Лирическое отступление о еде. Не буду утверждать, что в Советской Армии ее не было никогда, но ко дню моего призыва еда там кончилась – это я утверждаю как очевидец. Я еды не застал. Новобранцам образцовой «брежневской» дивизии образца 1980 года доставалось только то, что не представляло интереса для ворья, кормившегося при кухне. Хорошо помню ощущение безграничного счастья, испытанное в момент покупки и съедения всухомятку в городе Чита полукилограмма черствых пряников. Могу также поклясться на общевойсковом Уставе Вооруженных Сил СССР, что однажды, уронив кусочек сахара на затоптанный в серое месиво цементный пол, я поднял его, обдул и съел. Подо всем, что читатель подумает о моем моральном состоянии, я готов безусловно подписаться.

Впрочем, я отвлекся.

Итак, сначала в медсанбате мне было хорошо, а потом началась вообще сказка! Однажды, после утреннего осмотра, командир медроты капитан Красовский ни с того ни с сего, весьма конфиденциально, поинтересовался: не знаю ли я, часом, генерала Громова из областной прокуратуры? Никакого генерала я, разумеется, не знал. Ну, хорошо, как-то неопределенно сказал Красовский, – иди, лечись…

Через несколько дней меня попросили зайти.

В кабинете у командира сидел старлей с щитом и мечом в петлицах – сам же Красовский, пытливо на меня глянув, сразу из кабинета вышел. Тут, должен сказать, мне стало немножко не по себе. Дело заключается в том, что человек я мнительный, со стойкими предрассудками как к щиту, так и, в особенности, к мечу.

– Рядовой Шендерович? – спросил офицер госбезопасности.

Не вспомнив за собой никакой вины, заслуживающей трибунала, я ответил утвердительно.
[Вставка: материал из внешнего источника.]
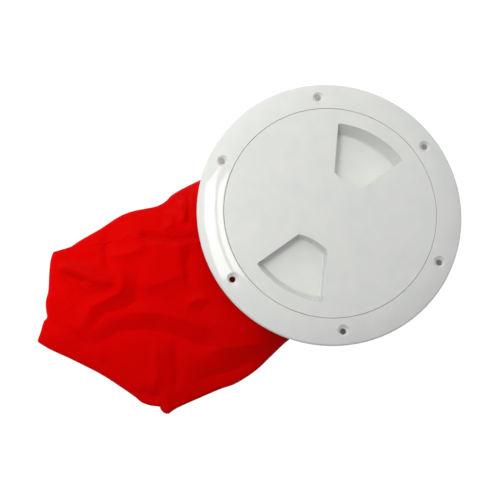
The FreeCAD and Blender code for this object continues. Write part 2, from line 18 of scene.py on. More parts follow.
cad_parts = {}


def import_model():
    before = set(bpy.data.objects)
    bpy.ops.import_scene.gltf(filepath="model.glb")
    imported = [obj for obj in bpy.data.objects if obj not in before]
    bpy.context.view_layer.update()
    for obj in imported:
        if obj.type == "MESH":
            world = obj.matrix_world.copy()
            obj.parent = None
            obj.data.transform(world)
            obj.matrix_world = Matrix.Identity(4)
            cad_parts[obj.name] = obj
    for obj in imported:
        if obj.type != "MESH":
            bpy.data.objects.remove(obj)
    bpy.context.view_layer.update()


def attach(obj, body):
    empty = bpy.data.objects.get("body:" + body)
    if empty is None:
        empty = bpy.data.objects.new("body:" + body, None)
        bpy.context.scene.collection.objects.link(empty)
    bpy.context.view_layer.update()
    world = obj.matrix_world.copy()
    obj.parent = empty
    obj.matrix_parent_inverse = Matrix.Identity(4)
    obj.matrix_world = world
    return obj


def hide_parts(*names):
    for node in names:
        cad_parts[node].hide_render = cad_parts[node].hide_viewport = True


Point = tuple[float, float]

log = logging.getLogger("deck_plate")
MM = 0.001
MERGE = 1e-6  # metres within which two vertices are one


class Corner(Enum):
    """How a corner of a turned profile is finished."""

    SHARP = 0.0
    SOFT = 0.3
    ROUND = 0.6


class Side(Enum):
    """One of the two finger pockets, by its direction from +X in degrees."""

    FIRST = 25.0
    SECOND = 205.0


class Below(Enum):
    """A kind of edge of a finger pocket that is rounded below its mouth."""

    UPRIGHT = "corner between two walls"
    OUTER = "edge between the outer wall and the floor"
    FLOOR = "edge between another wall and the floor"


# ---------------------------------------------------------------- modelling helpers


def deselect() -> None:
    """Deselect every object."""
    bpy.ops.object.select_all(action="DESELECT")


def pick(piece: bpy.types.Object) -> None:
    """Make one object the only selected one, and the active one."""
    deselect()
    piece.select_set(True)
    bpy.context.view_layer.objects.active = piece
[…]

– Как себя чувствуете? – поинтересовался старлей. – Как лечение? Может быть, есть какие-нибудь жалобы?

И на лице офицера госбезопасности отразилась искренняя тревога за процесс моего выздоровления.
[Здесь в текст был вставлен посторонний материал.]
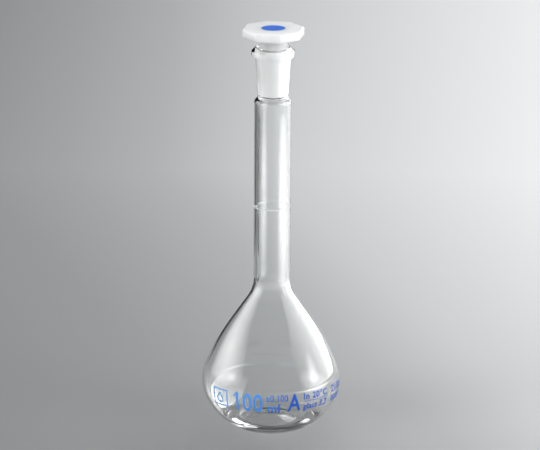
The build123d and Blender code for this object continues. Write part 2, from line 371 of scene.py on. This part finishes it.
# shallow arc from a radius in to the axis
def crownTo(outline, radius, edge, middle, steps):
    rise = middle - edge
    ball = (radius ** 2 + rise ** 2) / (2 * rise)
    half = degrees(atan2(radius, ball - rise))
    arcAbout(outline, 0, middle - ball, -half, steps)


def stepArcs(radius, outward, inward, upper):
    turn = degrees(acos((upper + inward - radius + outward) / (outward + inward)))
    rise = (outward + inward) * sin(radians(turn))
    return turn, rise, radius - outward + (outward + inward) * cos(radians(turn))


# line towards a corner and an arc round it
def roundCorner(outline, before, corner, after, radius, steps):
    corner = Vector(corner)
    inward = (Vector(before) - corner).normalized()
    onward = (Vector(after) - corner).normalized()
    half = inward.angle(onward) / 2
    lineTo(outline, *(corner + inward * (radius / tan(half))))
    centre = corner + (inward + onward).normalized() * (radius / sin(half))
    side = inward.cross(onward)
    turn = degrees(pi - 2 * half)
    arcAbout(outline, *centre, turn if side > 0 else -turn, steps)


def boreRadius(height):
    return flask["boreTop"] - flask["boreTaper"] * (flask["rimHeight"] - height)


def makeFlask(mats):
    f = flask
    out = startOutline(f["mouthRadius"] + f["mouthLip"], f["rimHeight"])
    turn, rise, shift = stepArcs(f["neckRadius"], f["shoulder"], f["shoulderHollow"], f["socketFootRadius"])
    socketFoot = (f["socketFootRadius"], f["neckTop"] + rise)
    collar = [
        (f["mouthRadius"], f["rimHeight"]), (f["rimRadius"], f["rimHeight"]),
        (f["collarRadius"], f["collarTop"]),
        (f["collarRadius"], f["collarBottom"]), (f["collarFootRadius"], f["collarFoot"]), socketFoot,
    ]
    for before, corner, after in zip(collar, collar[1:], collar[2:]):
        roundCorner(out, before, corner, after, f["collarRound"], 5)
    lineTo(out, *socketFoot, 4)
    arcAbout(out, shift, socketFoot[1], -turn, 6)
    arcAbout(out, f["neckRadius"] - f["shoulder"], f["neckTop"], turn, 8)
    traceBulb(out, f["neckRadius"], 0, f["fillet"], f["heel"], 0)
    lineTo(out, f["standing"], 0, 2)
    crownTo(out, f["standing"], 0, f["punt"], 10)
    bm = spinOutline(out, f["around"])

    inner = startOutline(f["mouthRadius"] + f["mouthLip"], f["rimHeight"])
    mouth = f["rimHeight"] - f["mouthDepth"]
    lineTo(inner, boreRadius(mouth), mouth, 2)
    boreFoot = f["rimHeight"] - f["socketLength"]
    tubeTop = boreFoot - f["boreStep"]
    turn, rise, shift = stepArcs(f["neckBore"], f["boreShoulder"], f["boreShoulder"], boreRadius(boreFoot))
    lineTo(inner, boreRadius(boreFoot), tubeTop + rise, 8)
    arcAbout(inner, shift, tubeTop + rise, -turn, 6)
    arcAbout(inner, f["neckBore"] - f["boreShoulder"], tubeTop, turn, 6)
    traceBulb(inner, f["neckBore"], f["wall"], f["boreFillet"], f["floorHeel"], f["floor"])
    heelCentre = bulbCentres(f["neckBore"], f["wall"], f["boreFillet"], f["floorHeel"], f["floor"])[5]
    crownTo(inner, heelCentre[0], f["floor"], f["floor"] + f["crown"], 10)
    inside = spinOutline(inner, f["around"])
    mesh = bpy.data.meshes.new("insideWall")
    inside.to_mesh(mesh)
    inside.free()
    bm.from_mesh(mesh)
    bpy.data.meshes.remove(mesh)
    bmesh.ops.remove_doubles(bm, verts=bm.verts, dist=0.004 * mm)
    bmesh.ops.recalc_face_normals(bm, faces=bm.faces)
    groundTop = (f["rimHeight"] - f["mouthDepth"] - f["groundEdge"]) * mm
    groundFoot = (boreFoot - f["groundFoot"]) * mm
    for face in bm.faces:
        middle = face.calc_center_median()
        if groundFoot < middle.z < groundTop and middle.xy.length < f["groundReach"] * mm:
            face.material_index = 1
    print("flask faces", len(bm.faces), "open edges", sum(not e.is_manifold for e in bm.edges))
    piece = finishMesh(bm, "flaskGlass", mats)
    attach(piece, "flask")
    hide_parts("flask_body")
    piece.visible_shadow = False      # light reaches the stopper and the floor through the clear glass


def clearGlass():
    mat, tree, shader, coords = newMaterial("clearGlass")
    shader.inputs["Base Color"].default_value = (0.972, 0.98, 0.976, 1)
    shader.inputs["Transmission Weight"].default_value = 1.0
    shader.inputs["IOR"].default_value = 1.473
    film = addNoise(tree, coords, 90, 3)
    tree.links.new(addRange(tree, film, 0.0, 0.012), shader.inputs["Roughness"])
    # long, very shallow waves, as drawn tube has them
    stretch = tree.nodes.new("ShaderNodeMapping")
    stretch.inputs["Scale"].default_value = (1, 1, 0.25)
    tree.links.new(coords, stretch.inputs["Vector"])
    addBump(tree, shader, addNoise(tree, stretch.outputs["Vector"], 110, 1), 0.06, 0.0004)
    return mat


def groundGlass():
    mat, tree, shader, coords = newMaterial("groundGlass")
    grain = addNoise(tree, coords, 5200, 3, 0.7)
    shade = addRamp(tree, grain, [(0.3, (0.96, 0.96, 0.965)), (0.7, (0.995, 0.995, 0.995))])
    tree.links.new(shade, shader.inputs["Base Color"])
    shader.inputs["Transmission Weight"].default_value = 0.25
    tree.links.new(addRange(tree, grain, 0.5, 0.7), shader.inputs["Roughness"])
    shader.inputs["IOR"].default_value = 1.473
    addBump(tree, shader, grain, 0.25, 0.00006)
    return mat


makeFlask([clearGlass(), groundGlass()])
print("flask made")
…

Не буду врать, что захотелось себя ущипнуть (скорее, захотелось ущипнуть лейтенанта), но ощущение некоторого сдвига по фазе над мозгами повисло и продолжало сгущаться.

– Где желаете продолжить службу?

Клянусь своим остеохондрозом – он так и спросил! Эх, ну что мне стоило попроситься в кремлевские курсанты? Вот бы народу набежало посмотреть! Но я, как мешком ударенный, только промямлил что-то благонравное.

Старлей светло улыбнулся и в последний раз спросил:

– Значит, все в порядке?

Тут мне захотелось зарыдать у него на погоне. Я ни черта не понимал.

После ухода старлея в кабинет тихо вошел капитан Красовский и совсем по-домашнему попросил меня не валять ваньку и сознаться, кем я прихожусь генералу Громову из прокуратуры. Тут я подумал, что сейчас шизанусь. Я призываю в свидетели всех, кто знает меня в лицо, и спрашиваю: могут ли быть у генерала Громова из прокуратуры такие родственники? За очевидностью ответа возьмем шире: могут ли у генерала быть такие знакомые? Ну, нет же, о господи! Я спросил капитана: в чем дело? Я поклялся, что фамилию генерала слышу второй раз в жизни, причем в первый раз слышал от него же. Капитан задумался.